Second, I found that for NCAA basketball games, the algorithm performed much better without a converting the results matrix to a column-stochastic form before creating the ratings.  A brief digression is in order to explain that remark.

Random walker algorithms model a system with a large number of random walkers:
Consider independent random walkers who each cast a single vote for the team they believe is the best. Each walker occasionally considers changing its vote by examining the outcome of a single game selected randomly from those played by their favorite team, recasting its vote for the winner of that game with probability p (and for the loser with probability 1-p).
If you let this process go long enough, it reaches a steady state, and the percentage of total walkers on each team becomes that team's rating.  That means that the sum of all the ratings is 1, and each rating represents the probability that a walker will end on that team.  When you formulate this as a matrix mathematics problem, you must normalize each column in the raw results matrix to sum to one (making the matrix "column stochastic") to ensure that the final ratings will represent the probabilities.

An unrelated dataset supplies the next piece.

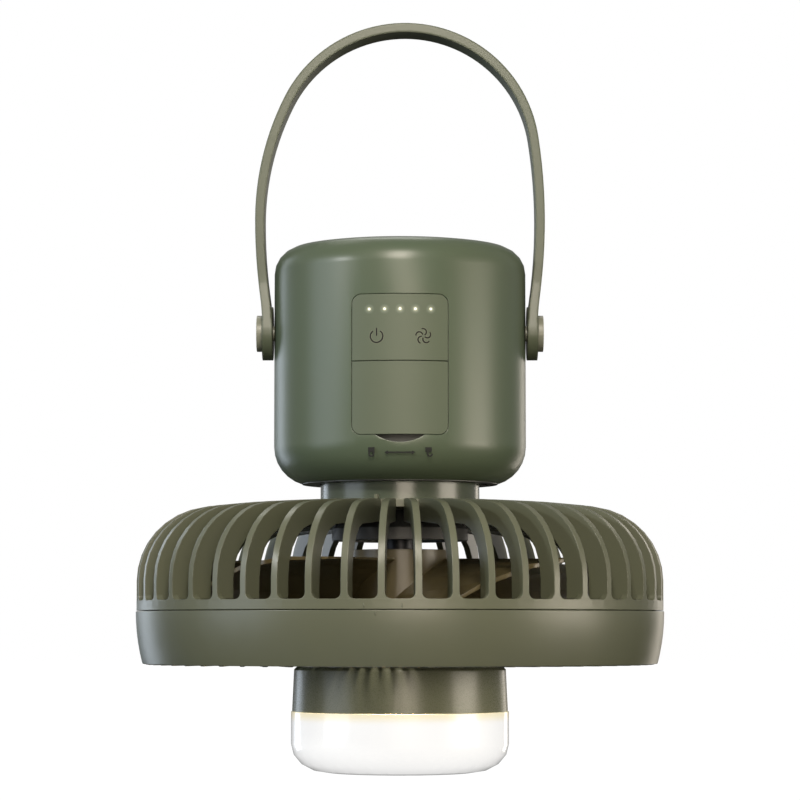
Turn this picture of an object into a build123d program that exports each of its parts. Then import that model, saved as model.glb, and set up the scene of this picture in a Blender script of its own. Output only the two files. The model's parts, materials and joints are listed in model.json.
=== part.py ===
from build123d import *

import os
from math import acos, atan2, cos, degrees, hypot, radians, sin, sqrt, tan

# A portable camping fan that hangs from a carrying strap, head down. The battery base is on top,
# the fan head hangs from its neck in a bayonet, and a lantern sits in the middle of the front guard.
# +Z is up, the control panel faces -Y, and the origin is the centre of the lantern's flat underside.
# All lengths are in mm. Each piece is a solid of its own, written to parts/ under its own name.

os.makedirs("parts", exist_ok=True)

# ---- clearances ----
seat_gap = 0.05  # between pieces that are fixed together
press_gap = 0.02  # round a shaft, where a piece is fixed on it
run_gap = 0.04  # round a shaft or a pin that turns
slide_gap = 0.08  # round a push button
seam_gap = 0.15  # round the port flap
turn_gap = 0.2  # between faces that turn past each other
split_gap = 0.3  # the groove where the two guards meet
stop_gap = 0.3  # between a bayonet lug and its stop, in degrees

# ---- heights of the stack, from the lantern up ----
diffuser_height = 23.4
lantern_housing_height = 18.1
ring_height = 20.5
rear_guard_height = 41.8
neck_height = 6.9
base_height = 93.1

# ---- fan head ----
guard_radius = 102.5
guard_wall = 2.8
guard_lip = 0.4  # how far the ring's lower edge stands above the hub of the front guard
ring_flare = 2.7  # how much narrower the ring is at its lower edge
shoulder_radius = 28.4
crown_radius = 280.0
crown_tilt = 7.1
rib_count = 48
rib_width = 2.5
rib_depth = 8.5
rib_set_back = 0.05  # of the ribs' feet behind the face of the band
slot_corner = 2.2
band_height = 3.7
crown_plate = 3.0
crown_bore = 9.0
spiral_count = 60
spiral_width = 1.8
spiral_height = 5.0
spiral_sweep = 24.0
spiral_steps = 4
guard_hub_radius = 41.0
guard_hub_plate = 2.5
guard_pillar = 3.5
spigot_wall = 1.8
guard_lug = 1.6
guard_lug_angle = 4.8
guard_lug_count = 4
guard_stop_angle = 1.5
guard_turn = 5.3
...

It isn't clear what the ratings "mean" if you don't convert to column stochastic form, but I found that the ratings had much better performance for NCAA basketball games without the conversion.  When I reported this result back to Eduardo Balreira, he tested it for his corpus of NFL games and found that it performed worse.  It's altogether a rather curious result and I'm not certain what to make of it.

In my experimentation so far, I haven't found any customization of the Oracle system that produces results better than my current best predictors.  However, it is close and has a few interesting properties that bear some more thought, so I may continue to play with it to see if I can discover a way to further improve its performance for NCAA basketball games.